Hepburn wasn’t in the chamber to hear the charges levelled against him. I understand Ross had hoped to question Swinney directly and emailed Presiding Officer Alison Johnstone yesterday morning about doing so. However, he wasn’t called during the 45-minute Q&A session.
A stunned-looking Swinney told journalists waiting outside the chamber that he would consider Ross’s accusations.
Earlier, the First Minister had come under interrogation from Ross’s successor about social security spending. Russell Findlay wielded the latest Audit Scotland report as a cudgel with which to pummel the government. He said the auditors had discovered a £1.2 billion black hole in the welfare budget. An annual £1.2 billion black hole.
Wait, you’re telling me the SNP can’t manage a budget? Wow. That surprises me. This is my surprised tone.
The real divide in politics is not between right and left but between those mindful of human nature and those in denial about it. Swinney falls into the latter category.
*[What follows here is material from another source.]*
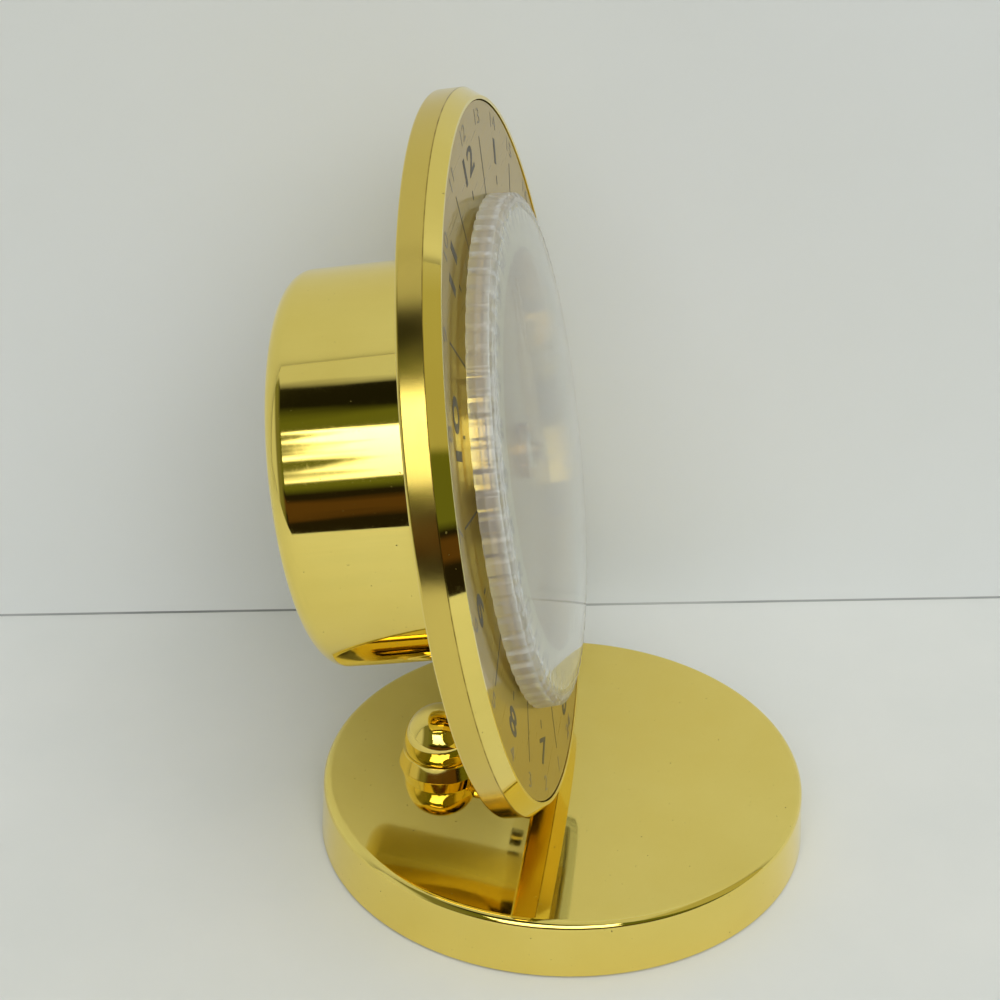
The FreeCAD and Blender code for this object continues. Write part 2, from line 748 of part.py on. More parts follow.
flute = prism([(flute_bottom, 0), (crystal_radius + 1, -flute_half), (crystal_radius + 1, flute_half)],
              dial_front, dial_front + crystal_crown_height)
crystal = crystal.cut(Part.makeCompound(around(flute, flute_count)))
save("crystal_cap", placed(crystal, head_frame))

date_ring = disc(date_ring_radius, step_height - date_ring_sheet, step_height, date_ring_inner_radius)
save("date_ring", placed(date_ring, head_frame))

# ------------------------------------------------------------------ movement housing

movement_front = dial_back
movement_back = movement_front - movement_depth
split_level = movement_front - movement_split


def housing_outline(inset):
    """Square outline with cut corners, pulled in by an inset."""
    half = movement_half - inset
    flat = movement_half - movement_corner - inset * math.tan(math.radians(22.5))
    return [(half, -flat), (half, flat), (flat, half), (-flat, half),
            (-half, flat), (-half, -flat), (-flat, -half), (flat, -half)]


second_bore = second_arbor_radius + arbor_gap
minute_outer = second_bore + arbor_wall
hour_bore = minute_outer + arbor_gap
hour_outer = hour_bore + arbor_wall
bushing_bore = hour_outer + arbor_gap
bushing_top = dial_front + bushing_length

front_shell = prism(housing_outline(0), split_level, movement_front)
front_shell = front_shell.cut(prism(housing_outline(movement_wall), split_level,
                                    movement_front - movement_wall))
bushing = disc(bushing_radius, movement_front - movement_wall, bushing_top)
front_shell = front_shell.fuse(bushing).removeSplitter()
save("movement_front", placed(front_shell.cut(disc(bushing_bore, split_level, bushing_top)), head_frame))

battery_centre_height = movement_back + battery_radius + battery_bay_gap
bay_half_width = battery_radius + battery_bay_gap
bay_half_length = battery_tip + battery_bay_gap
bay = Part.makeBox(2 * bay_half_length, 2 * bay_half_width, 3 * movement_wall,
                   Vector(-bay_half_length, -battery_drop - bay_half_width,
                          movement_back - movement_wall))
shaft_bore = moved(disc(setting_shaft_radius + arbor_gap, movement_back, 0), y=knob_rise)
back_shell = prism(housing_outline(0), movement_back, split_level)
back_shell = back_shell.cut(prism(housing_outline(movement_wall), movement_back + movement_wall,
                                  split_level))
save("movement_back", placed(back_shell.cut(bay).cut(shaft_bore), head_frame))

bushing_nut = disc(bushing_nut_radius, dial_front, dial_front + bushing_nut_height,
                   bushing_radius + thread_gap)
nut_notch = Part.makeBox(bushing_nut_notch, bushing_nut_notch, 2 * bushing_nut_height)
nut_notch.translate(Vector(bushing_nut_radius - bushing_nut_notch / 2, -bushing_nut_notch / 2, dial_front))
for copy in around(nut_notch, 4):
    bushing_nut = bushing_nut.cut(copy)
save("bushing_nut", placed(bushing_nut, head_frame))

# ------------------------------------------------------------------ motion work and hands

hour_level_top = movement_front - movement_wall - gear_front_gap
hour_level_low = hour_level_top - gear_width
minute_level_top = hour_level_low - gear_level_gap
minute_level_low = minute_level_top - gear_width
arbor_back = minute_level_low - gear_front_gap
hour_hand_low = bushing_top + hand_spacing - hand_sheet
minute_hand_low = hour_hand_low + hand_spacing
second_hand_low = minute_hand_low + hand_spacing

hour_wheel = spur_gear(second_module, hour_wheel_teeth, hour_level_low, hour_level_top, hour_bore, 90)
hour_tube = disc(hour_outer, hour_level_low, hour_hand_low + hand_sheet, hour_bore)
save("hour_wheel", placed(hour_wheel.fuse(hour_tube).removeSplitter(), head_frame))

minute_pinion = spur_gear(first_module, pinion_teeth, minute_level_low, minute_level_top,
                          second_bore, 90)
minute_tube = disc(minute_outer, arbor_back, minute_hand_low + hand_sheet, second_bore)
save("minute_pinion", placed(minute_pinion.fuse(minute_tube).removeSplitter(), head_frame))

second_arbor = disc(second_arbor_radius, arbor_back - gear_width, second_hand_low + hand_sheet)
second_wheel = disc(first_module * pinion_teeth, arbor_back - gear_width, arbor_back - gear_width / 2)
save("second_arbor", placed(second_arbor.fuse(second_wheel).removeSplitter(), head_frame))

motion_wheel = spur_gear(first_module, minute_wheel_teeth, minute_level_low, minute_level_top,
                         setting_shaft_radius, -90 + 180.0 / minute_wheel_teeth)
motion_pinion = spur_gear(second_module, pinion_teeth, minute_level_top, hour_level_top,
                          setting_shaft_radius, -90 + 180.0 / pinion_teeth)
motion_wheel = motion_wheel.fuse(motion_pinion).removeSplitter()
save("motion_wheel", placed(moved(motion_wheel, y=knob_rise), head_frame))

knob_back = drum_back - knob_stand_off - knob_height
shaft_front = movement_front - movement_wall - arbor_gap
setting_shaft = disc(setting_shaft_radius, knob_back + knob_height / 2, shaft_front)
save("setting_shaft", placed(moved(setting_shaft, y=knob_rise), head_frame))
knob = disc(knob_radius, knob_back, knob_back + knob_height)
knob_flute = moved(disc(knob_flute_radius, knob_back - 1, knob_back + knob_height + 1), x=knob_radius)
knob = knob.cut(Part.makeCompound(around(knob_flute, knob_flute_count)))
knob = knob.cut(disc(setting_shaft_radius + thread_gap, knob_back + knob_height / 2, 0))
save("setting_knob", placed(moved(knob, y=knob_rise), head_frame))


def hand(length, width, tail, bore, low, hub):
    """Flat tapered hand that points up the dial, with a round hub."""
    blade = prism([(-width / 2, -tail), (width / 2, -tail), (width / 2, length * 0.75),
                   (hand_tip_width / 2, length), (-hand_tip_width / 2, length),
                   (-width / 2, length * 0.75)], low, low + hand_sheet)
    body = blade.fuse(disc(hub, low, low + hand_sheet)).removeSplitter()
    return body.cut(disc(bore, low, low + hand_sheet))


hour_hand = hand(hour_hand_length, hour_hand_width, 0, hour_outer + thread_gap, hour_hand_low,
                 hand_hub_radius + hour_outer - minute_outer)
save("hour_hand", placed(hour_hand, head_frame))
minute_hand = hand(minute_hand_length, minute_hand_width, 0, minute_outer + thread_gap,
                   minute_hand_low, hand_hub_radius)
save("minute_hand", placed(minute_hand, head_frame))
second_hand = hand(second_hand_length, second_hand_width, second_hand_tail,
                   second_arbor_radius + thread_gap, second_hand_low, hand_hub_radius)
save("second_hand", placed(second_hand, head_frame))

# ------------------------------------------------------------------ battery and electrics

battery = Part.makeCylinder(battery_radius, battery_length, Vector(-battery_tip, 0, 0), X_AXIS)
button = Part.makeCylinder(battery_button_radius, battery_button_length,
                           Vector(battery_tip - battery_button_length, 0, 0), X_AXIS)
battery = moved(battery.fuse(button), y=-battery_drop, z=battery_centre_height)
save("battery", placed(battery, head_frame))

contact_half = contact_width / 2
contact = Part.makeBox(contact_sheet, contact_width, contact_width,
                       Vector(contact_wall - contact_sheet, -contact_half, -contact_half))
contact_boss = Part.makeCylinder(contact_boss_radius, contact_boss_reach,
                                 Vector(battery_tip + contact_gap, 0, 0), X_AXIS)
contact = contact.fuse(contact_boss).removeSplitter()
contacts = [moved(item, y=-battery_drop, z=battery_centre_height) for item in around(contact, 2)]
save("battery_contacts", *[placed(item, head_frame) for item in contacts])

board_back = movement_back + movement_wall
board = Part.makeBox(board_width, board_height, board_thickness,
                     Vector(-board_width / 2, board_rise - board_height / 2, board_back))
save("circuit_board", placed(board.cut(moved(disc(setting_shaft_radius + 1, movement_back, 0),
                                             y=knob_rise)), head_frame))

coil_level = board_back + coil_radius + coil_seat_gap
coil_start = Vector(coil_side, coil_rise - coil_length / 2, coil_level)
coil = Part.makeCylinder(coil_radius, coil_length, coil_start, Y_AXIS)
coil = coil.cut(Part.makeCylinder(coil_core_radius + thread_gap, coil_length, coil_start, Y_AXIS))
save("drive_coil", placed(coil, head_frame))
core = Part.makeCylinder(coil_core_radius, coil_length + 2 * coil_flange,
                         coil_start - Y_AXIS * coil_flange, Y_AXIS)
save("coil_core", placed(core, head_frame))
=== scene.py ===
# %% [markdown]
# A desk clock with a calendar: a mirror-gold foot, a ball swivel, a round gold head with a
# champagne dial, and a clear fluted cap that turns. The script loads the engineering model
# as a fixed frame, then dresses it piece by piece. The frame is in metres. Sizes are
# written in millimetres here, and become metres on their way into a mesh or a material.

# %% Load the frame
import json
import math
import bpy
import numpy as np
from mathutils import Matrix, Vector


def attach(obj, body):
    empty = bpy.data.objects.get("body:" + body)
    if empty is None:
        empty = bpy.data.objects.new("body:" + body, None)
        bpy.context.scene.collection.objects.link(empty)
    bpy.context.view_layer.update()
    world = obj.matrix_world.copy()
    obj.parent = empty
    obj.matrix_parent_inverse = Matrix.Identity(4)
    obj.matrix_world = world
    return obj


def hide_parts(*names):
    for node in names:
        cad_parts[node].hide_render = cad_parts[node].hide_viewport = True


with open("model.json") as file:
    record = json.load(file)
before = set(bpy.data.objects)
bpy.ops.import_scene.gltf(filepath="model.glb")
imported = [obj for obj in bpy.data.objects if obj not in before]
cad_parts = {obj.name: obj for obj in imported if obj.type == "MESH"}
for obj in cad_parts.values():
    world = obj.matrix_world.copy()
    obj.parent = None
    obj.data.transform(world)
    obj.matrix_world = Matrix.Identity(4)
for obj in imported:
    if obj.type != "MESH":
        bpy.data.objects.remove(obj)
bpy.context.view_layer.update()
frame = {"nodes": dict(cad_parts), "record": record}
nodes = frame["nodes"]
MM = 0.001

# %% [markdown]
# The head leans, so its pieces are drawn in a frame of their own: the origin on the dial's
# axis at the back of the shell, z out of the dial, y up the dial, x to the reader's right.
# The ball is drawn with z up the head, and its neck with z out of the dial. All frames
# follow from the ball's centre and from the two angles that the swivel was set to.

# %% Frames of the head and of the ball
LEAN = math.radians(0.7)
TILT = math.radians(10.2)
BALL_CENTRE = np.array([0.0, 25.3, 17.8])
BALL_IN_HEAD = np.array([0.0, -64.7, -19.4])


def turn_about(axis, angle):
    """Rotation matrix by an angle about one of the three axes, right-handed."""
    return np.array(Matrix.Rotation(angle, 3, axis))


head_turn = turn_about("Y", LEAN) @ turn_about("X", -TILT) @ turn_about("X", math.pi / 2)
ball_turn = head_turn @ turn_about("X", -math.pi / 2)
head_origin = BALL_CENTRE - head_turn @ BALL_IN_HEAD
HEAD = (head_turn, head_origin)
BALL = (ball_turn, BALL_CENTRE)
NECK = (head_turn, BALL_CENTRE)
FOOT = (np.eye(3), np.zeros(3))
SWIVEL = (np.eye(3), BALL_CENTRE)
print("head origin in mm", head_origin.round(3), "dial axis", head_turn[:, 2].round(4))

# %% [markdown]
# Nearly everything here was turned or spun, so one surface does most of the work: a
# profile of rounded corners carried round an axis. Polish shows the smallest error in
# shading, so the normals come from the profile, and aren't guessed from the faces.

# %% A profile of rounded corners
SMALLEST_EDGE = 0.06
NEARLY_STRAIGHT = 1e-3


def rounded(corners, steps=6):
    """Profile points and outward normals from (radius, height, fillet) corners.

    Each corner becomes the arc of its fillet, whose centre lies on the corner's bisector
    at fillet / sin(half the corner's angle). Normals point to the right of the direction
    of travel. A corner on the axis, or in a straight run, stays one point."""
    table = np.array([corner[:2] for corner in corners], float)
    points = []
    normals = []
    for index, corner in enumerate(corners):
        here = table[index]
        before = table[index - 1] - here
        after = table[(index + 1) % len(table)] - here
        before /= np.linalg.norm(before)
        after /= np.linalg.norm(after)
        half = math.acos(np.clip(before @ after, -1, 1)) / 2
        on_axis = corner[0] <= 0
        if on_axis or half > math.pi / 2 - NEARLY_STRAIGHT:
            along = after if on_axis and abs(after[1]) < 0.9 else -before
            points.append(here)
            normals.append(np.array([along[1], -along[0]]))
            continue
        fillet = corner[2] if len(corner) > 2 else SMALLEST_EDGE
        bisector = (before + after) / np.linalg.norm(before + after)
        centre = here + bisector * fillet / math.sin(half)
        first = here + before * fillet / math.tan(half) - centre
        last = here + after * fillet / math.tan(half) - centre
        start = math.atan2(first[1], first[0])
        sweep = (math.atan2(last[1], last[0]) - start + math.pi) % (2 * math.pi) - math.pi
        angles = start + sweep * np.linspace(0, 1, steps)
        rays = np.stack([np.cos(angles), np.sin(angles)], 1)
        turns_left = before[0] * after[1] < before[1] * after[0]
        points.extend(centre + fillet * rays)
        normals.extend(rays if turns_left else -rays)
    return np.array(points), np.array(normals)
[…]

When Findlay asked why Social Security Scotland lacked any mechanism to detect fraudulent claims or erroneous awards, Swinney piously pronounced that the system was ‘designed to meet the needs of some of the most vulnerable people’.
The First Minister’s heart is in the right place but you’d need a search party to locate his brain. A system designed without fraudsters in mind is a system advertising itself to be defrauded.
Swinney means well but his good intentions and idealist politics blind him to human nature: if genuine claimants face no hurdles then neither do swindlers, and the more cash that goes to swindlers the less cash — and public sympathy — there will be for the genuinely needy.
Instead, he accused Findlay of wanting to ‘pursue and harass vulnerable people’. This right here is why the left always fails: the sentimental refusal to confront human nature. Everything good the left creates is eventually undone by its reluctance to make a moral distinction between the deserving and the undeserving.
Another former Tory leader, Jackson Carlaw, had some fun with Swinney’s recent visit to Washington D.C. and apparently warm relations with President Trump. The Eastwood MSP was up to mischief, of course, knowing how averse SNP backbenchers are to The Donald.
‘It fair gladdens all our hearts,’ he purred. ‘In fact, I feel the hearts of the Scottish Greens melting.’
‘Jackson Carlaw knows how to bring hilarity into the parliamentary chamber,’ Swinney smiled.
‘Not the way you do,’ Jackie Baillie piped up from the sidelines.
‘I’m glad I’m conveying so much bonhomie today,’ Swinney shot back.
Buddying up with Trump, attending royal dinners. If only he’d give up on this independence nonsense, I could get to like this fellow.